**What is asked**
Repeat the whole listing exactly.

**Provided data**
========================================================================
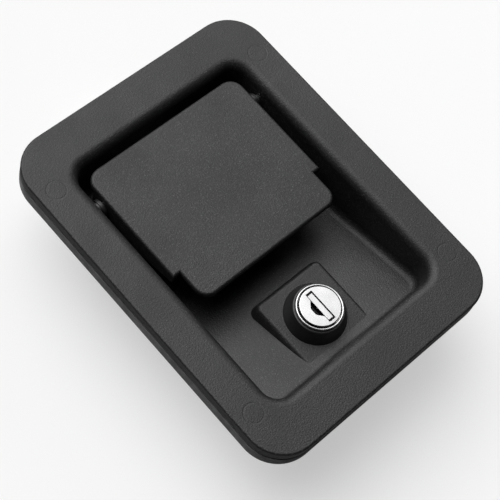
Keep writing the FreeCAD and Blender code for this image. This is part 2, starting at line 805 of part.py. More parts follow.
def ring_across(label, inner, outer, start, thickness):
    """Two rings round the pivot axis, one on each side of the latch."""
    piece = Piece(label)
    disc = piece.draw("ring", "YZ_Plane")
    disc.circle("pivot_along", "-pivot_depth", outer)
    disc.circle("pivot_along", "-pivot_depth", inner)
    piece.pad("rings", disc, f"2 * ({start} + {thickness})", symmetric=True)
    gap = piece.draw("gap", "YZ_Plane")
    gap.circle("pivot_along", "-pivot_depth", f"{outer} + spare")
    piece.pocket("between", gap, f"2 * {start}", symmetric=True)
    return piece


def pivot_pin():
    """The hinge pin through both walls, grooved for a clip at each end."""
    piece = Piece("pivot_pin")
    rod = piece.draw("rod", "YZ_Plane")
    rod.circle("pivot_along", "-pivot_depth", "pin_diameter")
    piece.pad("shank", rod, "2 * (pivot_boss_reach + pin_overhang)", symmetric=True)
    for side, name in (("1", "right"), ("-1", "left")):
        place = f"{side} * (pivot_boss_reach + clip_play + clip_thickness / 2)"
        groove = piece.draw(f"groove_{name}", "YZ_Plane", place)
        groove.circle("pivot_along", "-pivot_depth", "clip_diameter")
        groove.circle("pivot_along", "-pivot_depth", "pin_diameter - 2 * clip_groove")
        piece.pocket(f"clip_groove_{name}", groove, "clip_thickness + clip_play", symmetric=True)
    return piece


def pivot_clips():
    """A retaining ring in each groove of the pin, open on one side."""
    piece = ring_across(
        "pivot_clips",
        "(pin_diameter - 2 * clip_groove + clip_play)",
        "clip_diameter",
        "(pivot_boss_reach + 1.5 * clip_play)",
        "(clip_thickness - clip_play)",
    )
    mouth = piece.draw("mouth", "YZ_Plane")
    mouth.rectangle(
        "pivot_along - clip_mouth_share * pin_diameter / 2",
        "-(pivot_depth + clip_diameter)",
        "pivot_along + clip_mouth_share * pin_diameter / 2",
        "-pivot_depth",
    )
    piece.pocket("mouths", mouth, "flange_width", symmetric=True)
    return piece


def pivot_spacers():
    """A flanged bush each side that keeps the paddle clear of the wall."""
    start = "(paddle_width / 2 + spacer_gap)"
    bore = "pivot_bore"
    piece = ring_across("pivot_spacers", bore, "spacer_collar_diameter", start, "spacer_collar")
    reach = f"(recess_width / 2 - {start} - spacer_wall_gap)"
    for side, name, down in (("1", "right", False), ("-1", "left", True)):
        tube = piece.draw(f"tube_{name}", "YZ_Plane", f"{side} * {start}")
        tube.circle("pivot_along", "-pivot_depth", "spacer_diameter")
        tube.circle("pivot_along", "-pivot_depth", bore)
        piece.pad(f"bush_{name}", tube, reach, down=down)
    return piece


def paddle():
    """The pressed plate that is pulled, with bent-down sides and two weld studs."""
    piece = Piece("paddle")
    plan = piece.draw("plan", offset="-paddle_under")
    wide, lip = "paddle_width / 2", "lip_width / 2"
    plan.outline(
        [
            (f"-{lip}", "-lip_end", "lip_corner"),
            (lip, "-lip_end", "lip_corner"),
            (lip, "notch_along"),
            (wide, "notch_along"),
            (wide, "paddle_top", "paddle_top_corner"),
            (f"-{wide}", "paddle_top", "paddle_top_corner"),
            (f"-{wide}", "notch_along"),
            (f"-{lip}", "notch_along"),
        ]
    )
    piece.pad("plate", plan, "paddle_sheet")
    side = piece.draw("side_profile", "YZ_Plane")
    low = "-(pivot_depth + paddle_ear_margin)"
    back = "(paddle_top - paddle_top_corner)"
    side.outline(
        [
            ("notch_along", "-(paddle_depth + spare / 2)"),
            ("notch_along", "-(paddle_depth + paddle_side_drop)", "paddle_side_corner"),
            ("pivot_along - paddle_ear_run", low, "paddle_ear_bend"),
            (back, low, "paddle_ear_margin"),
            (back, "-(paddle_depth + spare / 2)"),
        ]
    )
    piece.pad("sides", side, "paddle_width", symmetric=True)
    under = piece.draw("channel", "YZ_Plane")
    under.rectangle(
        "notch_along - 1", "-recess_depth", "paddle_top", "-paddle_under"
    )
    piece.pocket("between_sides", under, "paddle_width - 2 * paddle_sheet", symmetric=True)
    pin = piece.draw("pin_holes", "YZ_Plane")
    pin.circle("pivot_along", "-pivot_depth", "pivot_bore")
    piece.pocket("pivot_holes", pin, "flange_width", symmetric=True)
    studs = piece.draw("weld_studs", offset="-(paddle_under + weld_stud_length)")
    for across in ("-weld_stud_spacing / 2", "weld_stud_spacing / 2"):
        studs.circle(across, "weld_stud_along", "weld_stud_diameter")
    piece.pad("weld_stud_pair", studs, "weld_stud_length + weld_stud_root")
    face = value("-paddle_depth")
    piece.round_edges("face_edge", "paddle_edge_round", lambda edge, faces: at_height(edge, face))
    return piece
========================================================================
**Solution to this task**
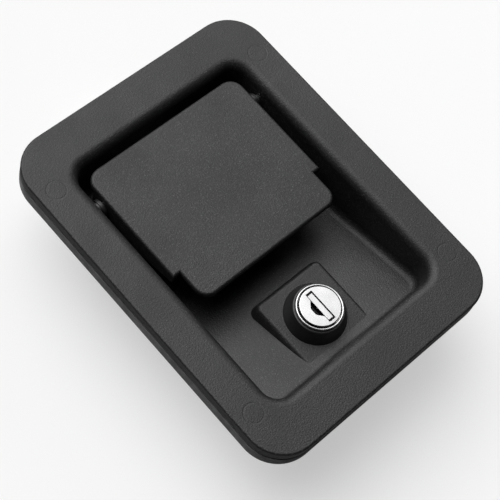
Keep writing the FreeCAD and Blender code for this image. This is part 2, starting at line 805 of part.py. More parts follow.
def ring_across(label, inner, outer, start, thickness):
    """Two rings round the pivot axis, one on each side of the latch."""
    piece = Piece(label)
    disc = piece.draw("ring", "YZ_Plane")
    disc.circle("pivot_along", "-pivot_depth", outer)
    disc.circle("pivot_along", "-pivot_depth", inner)
    piece.pad("rings", disc, f"2 * ({start} + {thickness})", symmetric=True)
    gap = piece.draw("gap", "YZ_Plane")
    gap.circle("pivot_along", "-pivot_depth", f"{outer} + spare")
    piece.pocket("between", gap, f"2 * {start}", symmetric=True)
    return piece


def pivot_pin():
    """The hinge pin through both walls, grooved for a clip at each end."""
    piece = Piece("pivot_pin")
    rod = piece.draw("rod", "YZ_Plane")
    rod.circle("pivot_along", "-pivot_depth", "pin_diameter")
    piece.pad("shank", rod, "2 * (pivot_boss_reach + pin_overhang)", symmetric=True)
    for side, name in (("1", "right"), ("-1", "left")):
        place = f"{side} * (pivot_boss_reach + clip_play + clip_thickness / 2)"
        groove = piece.draw(f"groove_{name}", "YZ_Plane", place)
        groove.circle("pivot_along", "-pivot_depth", "clip_diameter")
        groove.circle("pivot_along", "-pivot_depth", "pin_diameter - 2 * clip_groove")
        piece.pocket(f"clip_groove_{name}", groove, "clip_thickness + clip_play", symmetric=True)
    return piece


def pivot_clips():
    """A retaining ring in each groove of the pin, open on one side."""
    piece = ring_across(
        "pivot_clips",
        "(pin_diameter - 2 * clip_groove + clip_play)",
        "clip_diameter",
        "(pivot_boss_reach + 1.5 * clip_play)",
        "(clip_thickness - clip_play)",
    )
    mouth = piece.draw("mouth", "YZ_Plane")
    mouth.rectangle(
        "pivot_along - clip_mouth_share * pin_diameter / 2",
        "-(pivot_depth + clip_diameter)",
        "pivot_along + clip_mouth_share * pin_diameter / 2",
        "-pivot_depth",
    )
    piece.pocket("mouths", mouth, "flange_width", symmetric=True)
    return piece


def pivot_spacers():
    """A flanged bush each side that keeps the paddle clear of the wall."""
    start = "(paddle_width / 2 + spacer_gap)"
    bore = "pivot_bore"
    piece = ring_across("pivot_spacers", bore, "spacer_collar_diameter", start, "spacer_collar")
    reach = f"(recess_width / 2 - {start} - spacer_wall_gap)"
    for side, name, down in (("1", "right", False), ("-1", "left", True)):
        tube = piece.draw(f"tube_{name}", "YZ_Plane", f"{side} * {start}")
        tube.circle("pivot_along", "-pivot_depth", "spacer_diameter")
        tube.circle("pivot_along", "-pivot_depth", bore)
        piece.pad(f"bush_{name}", tube, reach, down=down)
    return piece


def paddle():
    """The pressed plate that is pulled, with bent-down sides and two weld studs."""
    piece = Piece("paddle")
    plan = piece.draw("plan", offset="-paddle_under")
    wide, lip = "paddle_width / 2", "lip_width / 2"
    plan.outline(
        [
            (f"-{lip}", "-lip_end", "lip_corner"),
            (lip, "-lip_end", "lip_corner"),
            (lip, "notch_along"),
            (wide, "notch_along"),
            (wide, "paddle_top", "paddle_top_corner"),
            (f"-{wide}", "paddle_top", "paddle_top_corner"),
            (f"-{wide}", "notch_along"),
            (f"-{lip}", "notch_along"),
        ]
    )
    piece.pad("plate", plan, "paddle_sheet")
    side = piece.draw("side_profile", "YZ_Plane")
    low = "-(pivot_depth + paddle_ear_margin)"
    back = "(paddle_top - paddle_top_corner)"
    side.outline(
        [
            ("notch_along", "-(paddle_depth + spare / 2)"),
            ("notch_along", "-(paddle_depth + paddle_side_drop)", "paddle_side_corner"),
            ("pivot_along - paddle_ear_run", low, "paddle_ear_bend"),
            (back, low, "paddle_ear_margin"),
            (back, "-(paddle_depth + spare / 2)"),
        ]
    )
    piece.pad("sides", side, "paddle_width", symmetric=True)
    under = piece.draw("channel", "YZ_Plane")
    under.rectangle(
        "notch_along - 1", "-recess_depth", "paddle_top", "-paddle_under"
    )
    piece.pocket("between_sides", under, "paddle_width - 2 * paddle_sheet", symmetric=True)
    pin = piece.draw("pin_holes", "YZ_Plane")
    pin.circle("pivot_along", "-pivot_depth", "pivot_bore")
    piece.pocket("pivot_holes", pin, "flange_width", symmetric=True)
    studs = piece.draw("weld_studs", offset="-(paddle_under + weld_stud_length)")
    for across in ("-weld_stud_spacing / 2", "weld_stud_spacing / 2"):
        studs.circle(across, "weld_stud_along", "weld_stud_diameter")
    piece.pad("weld_stud_pair", studs, "weld_stud_length + weld_stud_root")
    face = value("-paddle_depth")
    piece.round_edges("face_edge", "paddle_edge_round", lambda edge, faces: at_height(edge, face))
    return piece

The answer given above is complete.